(Task description) Word for word, restate every line of the material.
● ● ● ● ●
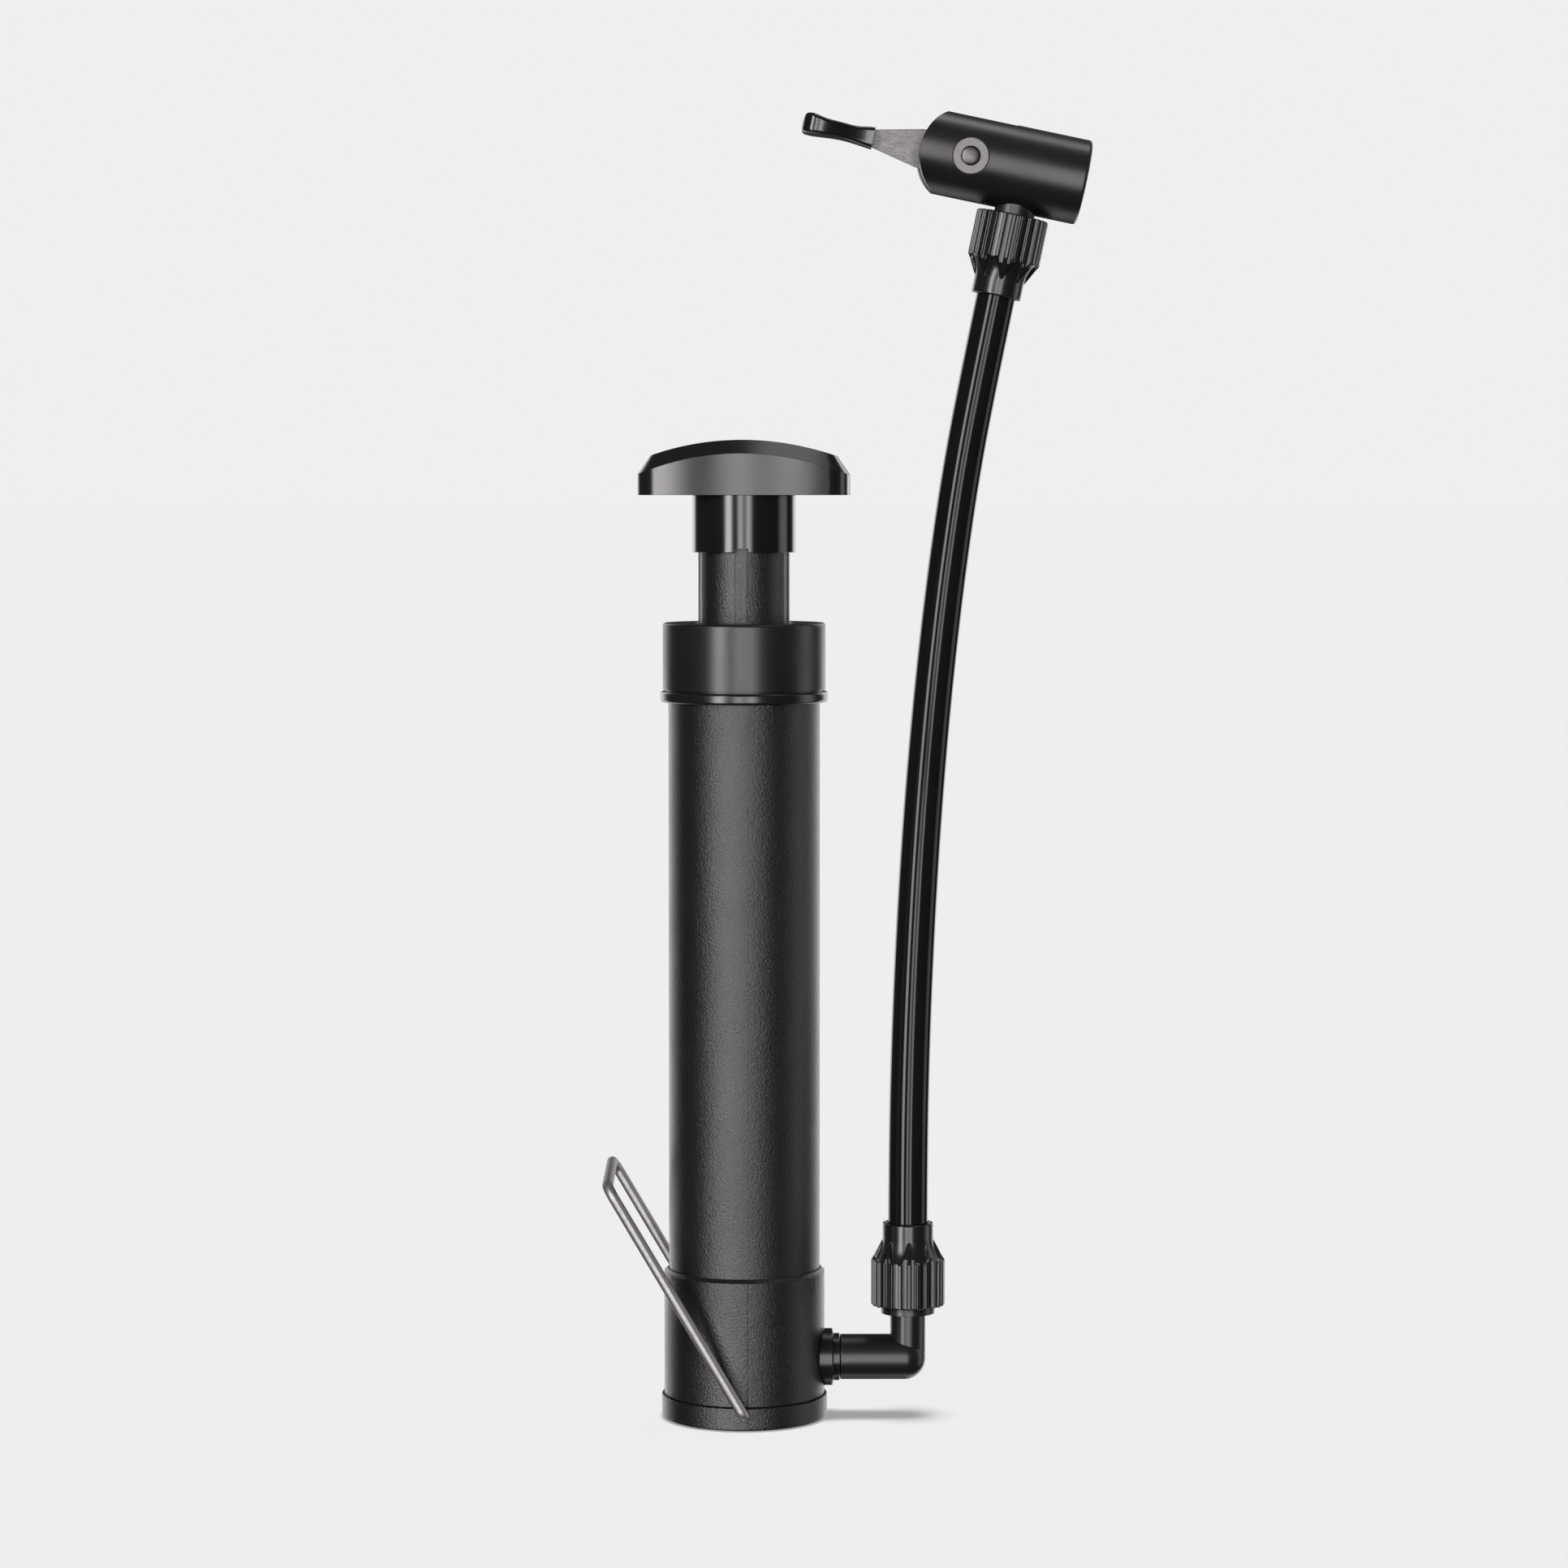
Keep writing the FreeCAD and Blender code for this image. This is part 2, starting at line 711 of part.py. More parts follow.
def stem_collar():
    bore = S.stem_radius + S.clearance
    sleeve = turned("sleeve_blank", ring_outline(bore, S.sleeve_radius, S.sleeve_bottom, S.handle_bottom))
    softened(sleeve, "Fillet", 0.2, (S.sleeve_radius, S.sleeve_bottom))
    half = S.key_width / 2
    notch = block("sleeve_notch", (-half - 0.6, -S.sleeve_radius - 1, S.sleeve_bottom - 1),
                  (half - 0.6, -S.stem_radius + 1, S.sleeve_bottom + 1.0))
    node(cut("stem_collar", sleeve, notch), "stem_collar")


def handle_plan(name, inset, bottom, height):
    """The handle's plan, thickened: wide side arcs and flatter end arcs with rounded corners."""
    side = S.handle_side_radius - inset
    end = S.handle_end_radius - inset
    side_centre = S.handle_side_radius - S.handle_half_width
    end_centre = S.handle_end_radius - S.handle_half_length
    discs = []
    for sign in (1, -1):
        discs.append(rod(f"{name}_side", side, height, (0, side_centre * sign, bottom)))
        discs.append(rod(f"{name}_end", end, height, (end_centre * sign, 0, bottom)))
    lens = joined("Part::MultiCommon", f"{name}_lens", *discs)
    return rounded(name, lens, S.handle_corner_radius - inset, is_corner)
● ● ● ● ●
(Result)
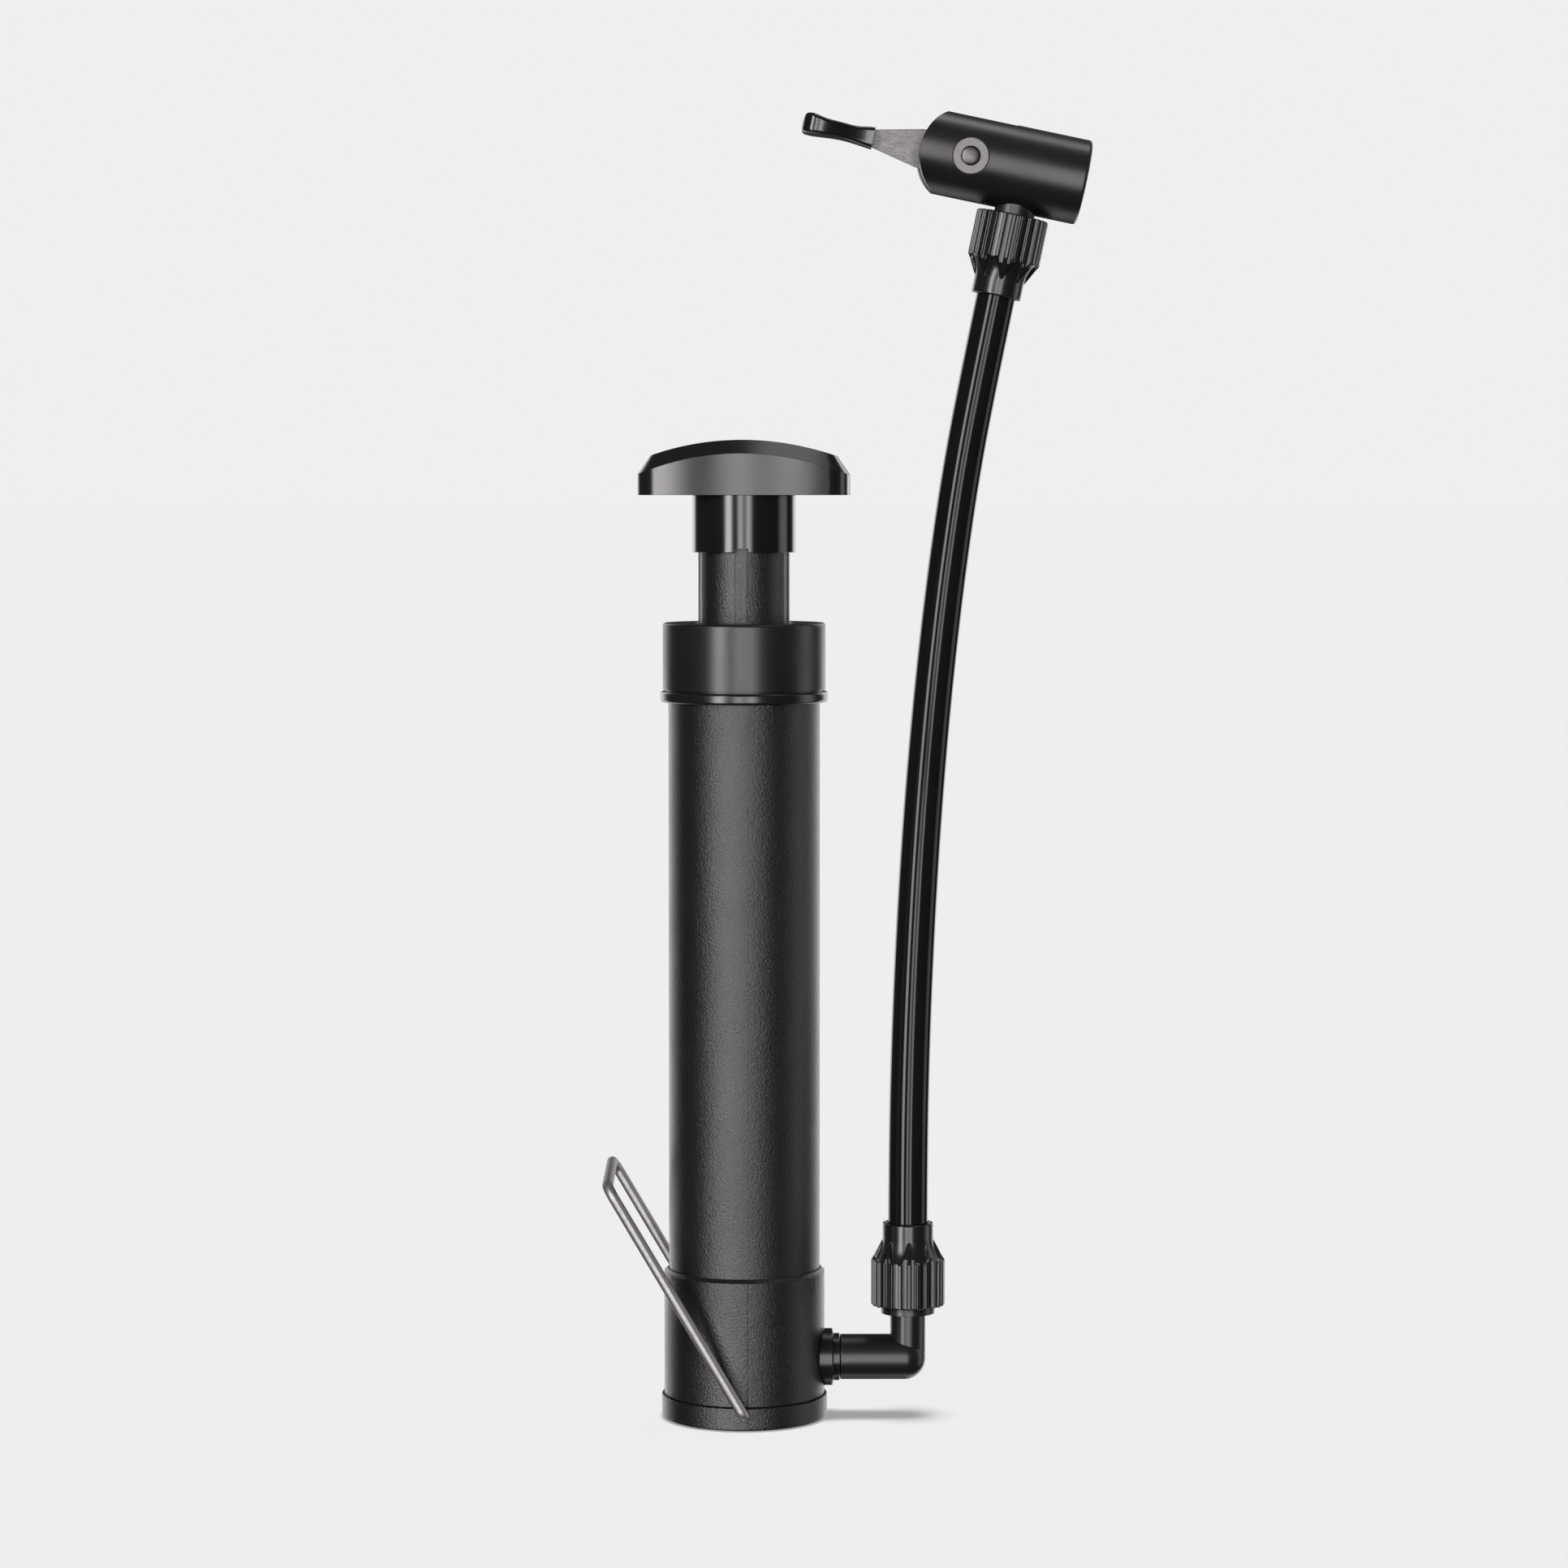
Keep writing the FreeCAD and Blender code for this image. This is part 2, starting at line 711 of part.py. More parts follow.
def stem_collar():
    bore = S.stem_radius + S.clearance
    sleeve = turned("sleeve_blank", ring_outline(bore, S.sleeve_radius, S.sleeve_bottom, S.handle_bottom))
    softened(sleeve, "Fillet", 0.2, (S.sleeve_radius, S.sleeve_bottom))
    half = S.key_width / 2
    notch = block("sleeve_notch", (-half - 0.6, -S.sleeve_radius - 1, S.sleeve_bottom - 1),
                  (half - 0.6, -S.stem_radius + 1, S.sleeve_bottom + 1.0))
    node(cut("stem_collar", sleeve, notch), "stem_collar")


def handle_plan(name, inset, bottom, height):
    """The handle's plan, thickened: wide side arcs and flatter end arcs with rounded corners."""
    side = S.handle_side_radius - inset
    end = S.handle_end_radius - inset
    side_centre = S.handle_side_radius - S.handle_half_width
    end_centre = S.handle_end_radius - S.handle_half_length
    discs = []
    for sign in (1, -1):
        discs.append(rod(f"{name}_side", side, height, (0, side_centre * sign, bottom)))
        discs.append(rod(f"{name}_end", end, height, (end_centre * sign, 0, bottom)))
    lens = joined("Part::MultiCommon", f"{name}_lens", *discs)
    return rounded(name, lens, S.handle_corner_radius - inset, is_corner)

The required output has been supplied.